== AIM ==
Nothing outside the stretch should be returned: give exactly the lines from the line containing "const vase = new THREE.Group();" through the line containing "Vector(map(max, high, point))", including both.

start

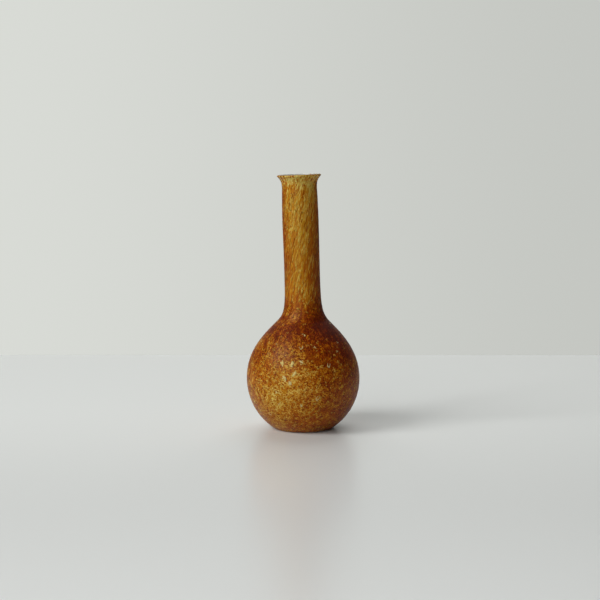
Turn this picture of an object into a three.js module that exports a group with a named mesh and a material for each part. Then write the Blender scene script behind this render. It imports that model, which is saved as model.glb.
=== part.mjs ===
// Hand-blown bud vase in cased glass: four vessels of glass, one inside the other, fused while hot.
// Millimetres, +Z up, origin at the centre of the foot. The neck leans a little to the left and back.
import * as THREE from "three";

// Driving dimensions of the outside.
const LIP_RADIUS = 13.9; // where the flare would end if the lip weren't rounded
const LIP_HEIGHT = 159.6;
const LIP_FLARE = THREE.MathUtils.degToRad(52); // slope of the flare above the horizontal
const LIP_RUN = 2.8; // how long the flare stays straight
const LIP_TURN = 5.5; // how long the neck stays straight before it flares
const NECK_RADIUS = 11.2;
const NECK_BULGE = 0.35; // hand-made fullness of the neck's upper half
const NECK_WAIST = 0.25; // how much narrower the neck is just under the lip
const NECK_FOOT = 108; // height where the shoulder's sweep has become the neck
const NECK_STRAIGHT = 30; // how long the sweep runs almost straight below that
const NECK_TOP = 151;
const SHOULDER_RADIUS = 16.7;
const SHOULDER_HEIGHT = 68;
const SHOULDER_SLOPE = THREE.MathUtils.degToRad(46);
const BELLY_RADIUS = 35.6;
const BELLY_HEIGHT = 32; // where the belly is widest
const FOOT_RADIUS = 18;
const FOOT_EDGE = 0.8; // rounding of the foot's rim

// Glass thickness, through all layers.
const WALL = { belly: 2.8, neck: 2.2, lip: 1.4 };
const BASE = 7; // up to the floor of the hollow
const HOLLOW_EDGE = 7; // rounding of the hollow's floor

// The ground and polished mark where the punty broke off: a shallow bowl in the foot.
const PONTIL_RADIUS = 9.5;
const PONTIL_DEPTH = 2.4;

// The neck's lean: it starts above the shoulder and follows a power of the height.
const LEAN_START = 70;
const LEAN_SHIFT = 3.4; // how far the lip's centre is from the foot's axis
const LEAN_TOWARDS = THREE.MathUtils.degToRad(142); // direction of the lean, from +X towards +Y
const LEAN_POWER = 1.25;

// Fineness.
const SIDES = 32;
const STEPS = { edge: 2, belly: 6, crown: 5, shoulder: 6, neck: 3, lip: 5, pontil: 3 };

const SEAM = 0.05; // gap that stands for each fused seam

// The layers from the outside in. Each ends at a share of the wall's thickness, and at another share
// of the lip's, because the casing flowed over the edge when the lip was fire-polished.
const LAYERS = [
  { name: "satin_casing", wall: 0.22, lip: 0.5, color: 0xa06a28, roughness: 0.5, opacity: 1 },
  { name: "brown_frit_layer", wall: 0.44, lip: 0.64, color: 0x6b2c0a, roughness: 0.5, opacity: 1 },
  { name: "amber_underlay", wall: 0.6, lip: 0.78, color: 0xb5801f, roughness: 0.4, opacity: 1 },
  { name: "opal_lining", wall: 1, lip: 1, color: 0xb9ad92, roughness: 0.15, opacity: 0.9 },
];

// Radius of the ground mark at a height above the foot's plane.
const pontilRadius = (z) => PONTIL_RADIUS * Math.sqrt(Math.max(0, 1 - z / PONTIL_DEPTH));

// How much lower the rounded lip is at a depth into its wall than at its top.
function lipDrop(depth) {
  const half = WALL.lip / 2;
  return half - Math.sqrt(Math.max(0, half ** 2 - (depth - half) ** 2));
}

// One surface of the wall, as points (radius, height) from the foot to the lip. depth is how far in
// it lies, in millimetres, at the belly, the neck and the lip. floor is the height of its bottom.
function surface(depth, floor, edge) {
  const across = BELLY_RADIUS - depth.belly;
  const fullDrop = BELLY_HEIGHT / Math.sqrt(1 - (FOOT_RADIUS / BELLY_RADIUS) ** 2);
  const drop = fullDrop - depth.belly;
  const bellyAngle = (z) => -Math.asin((BELLY_HEIGHT - z) / drop);
  const corner = across * Math.cos(bellyAngle(floor));

  const slope = new THREE.Vector2(-Math.cos(SHOULDER_SLOPE), Math.sin(SHOULDER_SLOPE));
  const shoulder = new THREE.Vector2(
    SHOULDER_RADIUS - slope.y * depth.belly,
    SHOULDER_HEIGHT + slope.x * depth.belly,
  );
  const neckRadius = NECK_RADIUS - depth.neck;
  const flare = new THREE.Vector2(Math.cos(LIP_FLARE), Math.sin(LIP_FLARE));
  const lip = new THREE.Vector2(LIP_RADIUS, LIP_HEIGHT)
    .add(new THREE.Vector2(-flare.y, flare.x).multiplyScalar(depth.lip))
    .addScaledVector(flare, -lipDrop(depth.lip));

  const line = (...places) => new THREE.LineCurve(...places);
  const bend = (...places) => new THREE.CubicBezierCurve(...places);
  const at = (x, y) => new THREE.Vector2(x, y);
  const edgeAngle = bellyAngle(floor + edge);
  const edgeTop = at(across * Math.cos(edgeAngle), floor + edge);
  const edgeBottom = at(corner - edge, floor);
  const belly = at(across, BELLY_HEIGHT);
  const neck = at(neckRadius, NECK_FOOT);
  const neckEnd = at(neckRadius - NECK_WAIST, NECK_TOP);

  const curves = [
    [line(at(pontilRadius(floor), floor), edgeBottom), 1],
    [new THREE.QuadraticBezierCurve(edgeBottom, at(corner, floor), edgeTop), STEPS.edge],
    [new THREE.EllipseCurve(0, BELLY_HEIGHT, across, drop, edgeAngle, 0), STEPS.belly],
    [
      bend(
        belly,
        at(across, BELLY_HEIGHT + across / 2),
        shoulder.clone().addScaledVector(slope, -0.3 * across),
        shoulder,
      ),
      STEPS.crown,
    ],
    [
      bend(
        shoulder,
        shoulder.clone().addScaledVector(slope, (shoulder.x - neckRadius) / -slope.x),
        at(neckRadius, NECK_FOOT - NECK_STRAIGHT),
        neck,
      ),
      STEPS.shoulder,
    ],
    [
      bend(
        neck,
        at(neckRadius, NECK_FOOT + 10),
        at(neckRadius + NECK_BULGE, NECK_TOP - 15),
        neckEnd,
      ),
      STEPS.neck,
    ],
    [
      bend(
        neckEnd,
        at(neckEnd.x, NECK_TOP + LIP_TURN),
        lip.clone().addScaledVector(flare, -LIP_RUN),
        lip,
      ),
      STEPS.lip,
    ],
  ];
  return curves.flatMap(([curve, steps], i) => curve.getPoints(steps).slice(i > 0 ? 1 : 0));
}

// The surface at a share of the wall's and the lip's thickness, moved further in by extra.
function surfaceAt({ wall, lip }, extra) {
  const depth = {
    belly: wall * WALL.belly + extra,
    neck: wall * WALL.neck + extra,
    lip: lip * WALL.lip + extra,
  };
  return surface(depth, depth.belly, FOOT_EDGE);
}

// The bowl of the ground mark, from the axis out to where a surface at this height begins.
function pontilBowl(floor) {
  const rim = pontilRadius(floor);
  return Array.from({ length: STEPS.pontil }, (_, i) => {
    const r = (rim * i) / STEPS.pontil;
    return new THREE.Vector2(r, PONTIL_DEPTH * (1 - (r / PONTIL_RADIUS) ** 2));
  });
}

// Leans a body of revolution: each level moves off the axis and stays square to the leaning
// centre line.
function lean(geometry) {
  const places = geometry.getAttribute("position");
  const reach = LIP_HEIGHT - LEAN_START;
  geometry.rotateZ(-LEAN_TOWARDS);
  for (let i = 0; i < places.count; i++) {
    const along = Math.max(0, (places.getZ(i) - LEAN_START) / reach);
    const tilt = Math.atan((LEAN_SHIFT * LEAN_POWER * along ** (LEAN_POWER - 1)) / reach);
    const x = places.getX(i);
    places.setX(i, x * Math.cos(tilt) + LEAN_SHIFT * along ** LEAN_POWER);
    places.setZ(i, places.getZ(i) - x * Math.sin(tilt));
  }
  geometry.rotateZ(LEAN_TOWARDS);
  geometry.computeVertexNormals();
  return geometry;
}

// A vessel of one glass, spun from its closed profile.
function vessel(profile, { name, color, roughness, opacity }) {
  const geometry = lean(new THREE.LatheGeometry(profile, SIDES).rotateX(Math.PI / 2));
  const transparent = opacity < 1;
  const finish = { color, roughness, opacity, transparent, metalness: 0 };
  const mesh = new THREE.Mesh(geometry, new THREE.MeshStandardMaterial(finish));
  mesh.name = name;
  return mesh;
}

const vase = new THREE.Group();
let outer = { wall: 0, lip: 0 };
for (const layer of LAYERS) {
  const outside = surfaceAt(outer, outer.wall > 0 ? SEAM : 0);
  if (layer.wall < 1) {
    const inside = surfaceAt(layer, 0);
    vase.add(vessel([...outside, ...inside.reverse(), outside[0].clone()], layer));
  } else {
    const inside = surface(WALL, BASE, HOLLOW_EDGE);
    const bowl = pontilBowl(outside[0].y);
    vase.add(vessel([...bowl, ...outside, ...inside.reverse()], layer));
  }
  outer = layer;
}

export default vase;
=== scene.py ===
"""Hand-blown bud vase: a belly and a slim neck of cased glass, mottled amber and brown, matted outside.

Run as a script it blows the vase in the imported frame, sets it on a pale floor and lights it.
"""

import math
import random

import bpy
from bpy.props import FloatProperty, FloatVectorProperty, IntProperty, PointerProperty
from mathutils import Matrix, Vector


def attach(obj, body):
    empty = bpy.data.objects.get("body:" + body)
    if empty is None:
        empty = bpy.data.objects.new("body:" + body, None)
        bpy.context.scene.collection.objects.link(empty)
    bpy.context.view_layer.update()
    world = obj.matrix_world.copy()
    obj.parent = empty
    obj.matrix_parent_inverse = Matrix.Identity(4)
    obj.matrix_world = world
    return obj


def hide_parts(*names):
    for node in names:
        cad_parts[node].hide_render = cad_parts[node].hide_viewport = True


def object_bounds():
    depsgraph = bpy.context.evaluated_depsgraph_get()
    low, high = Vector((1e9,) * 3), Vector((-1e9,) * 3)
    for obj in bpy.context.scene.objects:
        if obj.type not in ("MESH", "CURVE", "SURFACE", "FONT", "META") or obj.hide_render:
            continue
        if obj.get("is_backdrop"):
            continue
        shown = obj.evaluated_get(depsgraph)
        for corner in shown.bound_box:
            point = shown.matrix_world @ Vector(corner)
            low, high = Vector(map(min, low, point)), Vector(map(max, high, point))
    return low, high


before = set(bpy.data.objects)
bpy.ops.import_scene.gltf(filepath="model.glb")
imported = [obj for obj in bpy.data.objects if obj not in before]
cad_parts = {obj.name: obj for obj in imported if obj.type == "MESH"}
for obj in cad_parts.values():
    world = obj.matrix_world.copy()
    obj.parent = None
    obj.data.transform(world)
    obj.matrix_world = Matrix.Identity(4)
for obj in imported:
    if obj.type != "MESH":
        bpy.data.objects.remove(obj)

bl_info = {
    "name": "Cased Glass Bud Vase",
    "version": (1, 0, 0),
    "blender": (4, 5, 0),
    "location": "View3D > Sidebar > Bud Vase",
    "description": "Blows a mottled bud vase layer by layer and sets it in a plain studio",
    "category": "Object",
}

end

== WRITTEN RESPONSE ==
const vase = new THREE.Group();
let outer = { wall: 0, lip: 0 };
for (const layer of LAYERS) {
  const outside = surfaceAt(outer, outer.wall > 0 ? SEAM : 0);
  if (layer.wall < 1) {
    const inside = surfaceAt(layer, 0);
    vase.add(vessel([...outside, ...inside.reverse(), outside[0].clone()], layer));
  } else {
    const inside = surface(WALL, BASE, HOLLOW_EDGE);
    const bowl = pontilBowl(outside[0].y);
    vase.add(vessel([...bowl, ...outside, ...inside.reverse()], layer));
  }
  outer = layer;
}

export default vase;
=== scene.py ===
"""Hand-blown bud vase: a belly and a slim neck of cased glass, mottled amber and brown, matted outside.

Run as a script it blows the vase in the imported frame, sets it on a pale floor and lights it.
"""

import math
import random

import bpy
from bpy.props import FloatProperty, FloatVectorProperty, IntProperty, PointerProperty
from mathutils import Matrix, Vector


def attach(obj, body):
    empty = bpy.data.objects.get("body:" + body)
    if empty is None:
        empty = bpy.data.objects.new("body:" + body, None)
        bpy.context.scene.collection.objects.link(empty)
    bpy.context.view_layer.update()
    world = obj.matrix_world.copy()
    obj.parent = empty
    obj.matrix_parent_inverse = Matrix.Identity(4)
    obj.matrix_world = world
    return obj


def hide_parts(*names):
    for node in names:
        cad_parts[node].hide_render = cad_parts[node].hide_viewport = True


def object_bounds():
    depsgraph = bpy.context.evaluated_depsgraph_get()
    low, high = Vector((1e9,) * 3), Vector((-1e9,) * 3)
    for obj in bpy.context.scene.objects:
        if obj.type not in ("MESH", "CURVE", "SURFACE", "FONT", "META") or obj.hide_render:
            continue
        if obj.get("is_backdrop"):
            continue
        shown = obj.evaluated_get(depsgraph)
        for corner in shown.bound_box:
            point = shown.matrix_world @ Vector(corner)
            low, high = Vector(map(min, low, point)), Vector(map(max, high, point))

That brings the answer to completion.